======== Dataset excerpt

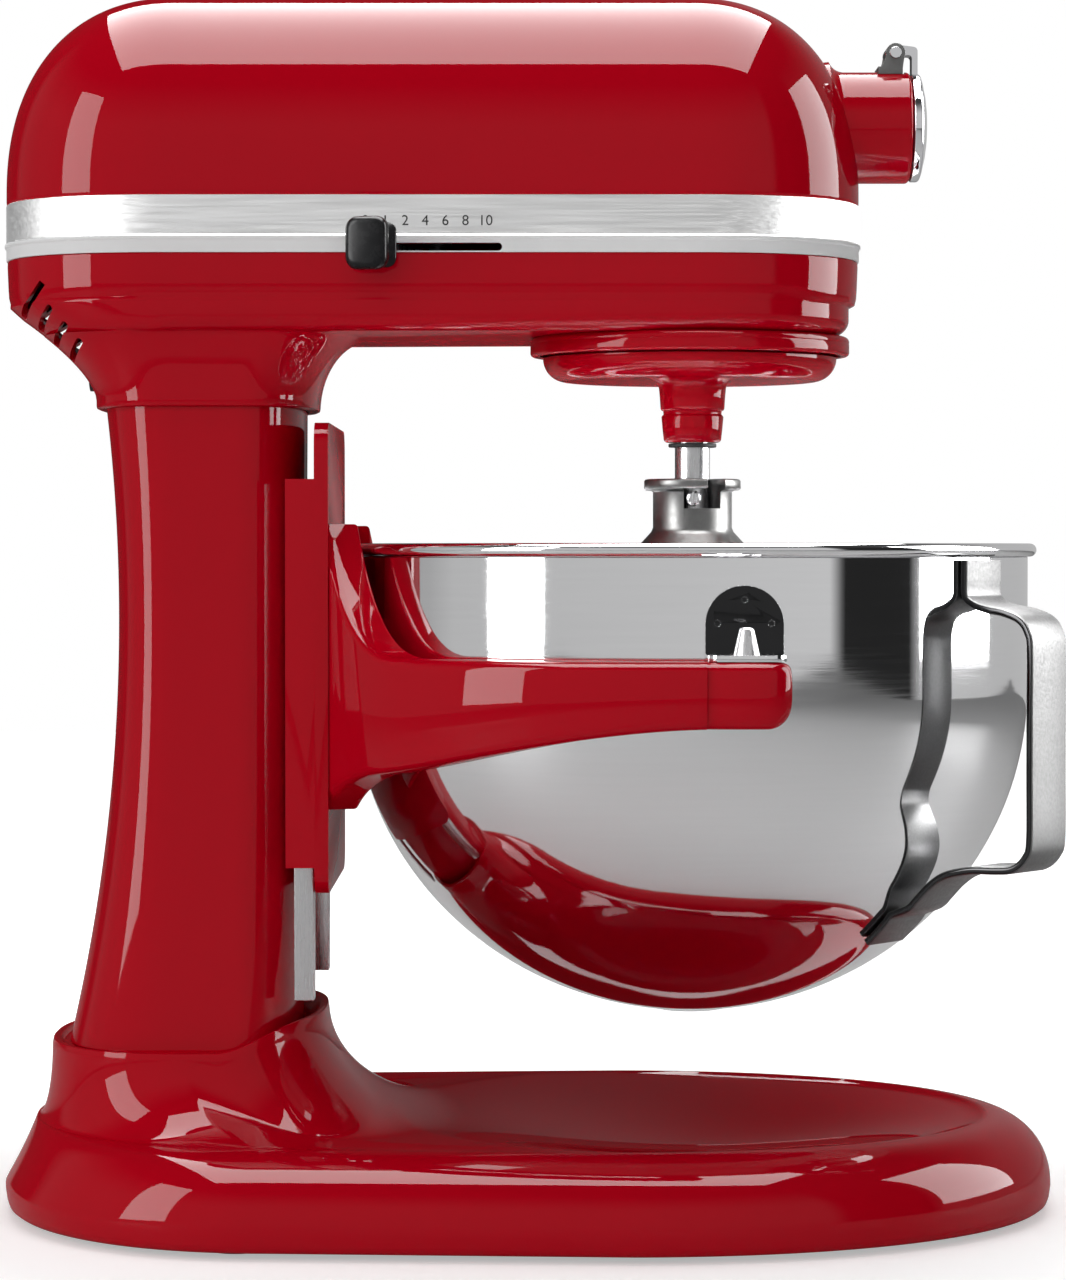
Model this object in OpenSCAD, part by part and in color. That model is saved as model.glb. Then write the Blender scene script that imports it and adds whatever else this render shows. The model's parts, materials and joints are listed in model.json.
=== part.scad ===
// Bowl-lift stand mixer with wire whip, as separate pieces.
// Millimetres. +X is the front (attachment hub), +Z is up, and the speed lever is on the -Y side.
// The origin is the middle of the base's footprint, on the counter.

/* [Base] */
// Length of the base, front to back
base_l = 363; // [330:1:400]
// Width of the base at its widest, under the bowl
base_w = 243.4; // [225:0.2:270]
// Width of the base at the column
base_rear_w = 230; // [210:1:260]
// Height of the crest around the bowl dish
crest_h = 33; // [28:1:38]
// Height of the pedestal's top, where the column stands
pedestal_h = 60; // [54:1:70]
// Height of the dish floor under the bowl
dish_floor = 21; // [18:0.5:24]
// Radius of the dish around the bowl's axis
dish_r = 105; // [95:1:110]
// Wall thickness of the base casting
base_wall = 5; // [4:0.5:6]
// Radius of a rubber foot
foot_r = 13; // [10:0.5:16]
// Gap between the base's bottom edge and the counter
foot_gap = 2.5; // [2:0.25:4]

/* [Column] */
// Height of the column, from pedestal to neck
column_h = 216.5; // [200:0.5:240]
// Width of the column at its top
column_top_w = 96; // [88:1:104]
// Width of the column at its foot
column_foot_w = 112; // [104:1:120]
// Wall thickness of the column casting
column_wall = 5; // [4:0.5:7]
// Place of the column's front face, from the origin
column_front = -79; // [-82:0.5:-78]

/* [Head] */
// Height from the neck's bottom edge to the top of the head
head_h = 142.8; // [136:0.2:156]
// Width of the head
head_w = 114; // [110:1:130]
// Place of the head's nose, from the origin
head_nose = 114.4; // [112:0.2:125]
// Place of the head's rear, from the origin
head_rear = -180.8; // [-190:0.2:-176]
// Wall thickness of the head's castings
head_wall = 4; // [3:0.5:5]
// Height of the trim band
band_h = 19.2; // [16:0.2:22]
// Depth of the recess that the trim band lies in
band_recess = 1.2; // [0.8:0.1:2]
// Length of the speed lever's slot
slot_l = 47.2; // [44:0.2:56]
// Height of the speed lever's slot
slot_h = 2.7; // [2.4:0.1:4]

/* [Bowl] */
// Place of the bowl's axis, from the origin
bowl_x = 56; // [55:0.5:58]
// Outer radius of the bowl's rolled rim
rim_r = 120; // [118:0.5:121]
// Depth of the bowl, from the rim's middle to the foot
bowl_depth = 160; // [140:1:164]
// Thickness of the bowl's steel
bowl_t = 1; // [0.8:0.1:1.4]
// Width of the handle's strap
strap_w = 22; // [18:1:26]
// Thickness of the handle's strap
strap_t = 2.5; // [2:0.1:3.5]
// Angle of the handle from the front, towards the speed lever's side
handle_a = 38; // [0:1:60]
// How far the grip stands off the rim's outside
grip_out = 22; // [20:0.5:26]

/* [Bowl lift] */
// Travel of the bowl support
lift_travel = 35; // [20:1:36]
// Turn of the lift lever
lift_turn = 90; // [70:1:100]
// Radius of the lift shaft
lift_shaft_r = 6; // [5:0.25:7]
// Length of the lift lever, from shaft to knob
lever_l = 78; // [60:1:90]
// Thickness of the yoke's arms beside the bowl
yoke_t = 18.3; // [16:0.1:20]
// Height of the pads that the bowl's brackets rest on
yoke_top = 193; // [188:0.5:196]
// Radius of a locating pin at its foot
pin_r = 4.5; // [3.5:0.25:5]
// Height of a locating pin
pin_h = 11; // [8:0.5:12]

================

Reproduce verbatim only this range: the first line of the material through the line that contains "foot_gap = 2.5; // [2:0.25:4]", inclusive.

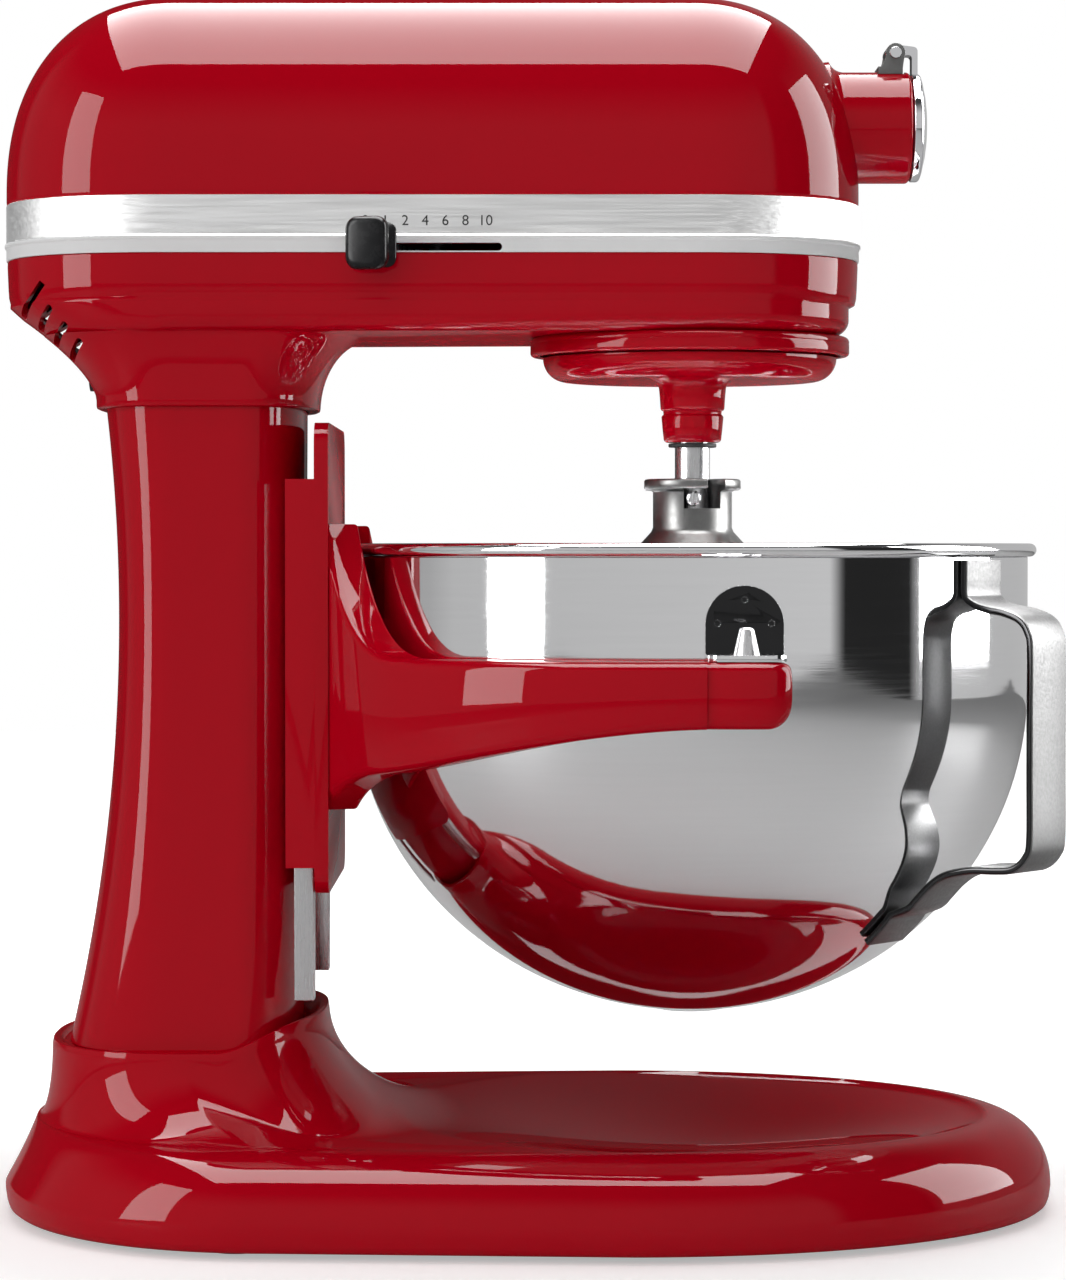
Model this object in OpenSCAD, part by part and in color. That model is saved as model.glb. Then write the Blender scene script that imports it and adds whatever else this render shows. The model's parts, materials and joints are listed in model.json.
=== part.scad ===
// Bowl-lift stand mixer with wire whip, as separate pieces.
// Millimetres. +X is the front (attachment hub), +Z is up, and the speed lever is on the -Y side.
// The origin is the middle of the base's footprint, on the counter.

/* [Base] */
// Length of the base, front to back
base_l = 363; // [330:1:400]
// Width of the base at its widest, under the bowl
base_w = 243.4; // [225:0.2:270]
// Width of the base at the column
base_rear_w = 230; // [210:1:260]
// Height of the crest around the bowl dish
crest_h = 33; // [28:1:38]
// Height of the pedestal's top, where the column stands
pedestal_h = 60; // [54:1:70]
// Height of the dish floor under the bowl
dish_floor = 21; // [18:0.5:24]
// Radius of the dish around the bowl's axis
dish_r = 105; // [95:1:110]
// Wall thickness of the base casting
base_wall = 5; // [4:0.5:6]
// Radius of a rubber foot
foot_r = 13; // [10:0.5:16]
// Gap between the base's bottom edge and the counter
foot_gap = 2.5; // [2:0.25:4]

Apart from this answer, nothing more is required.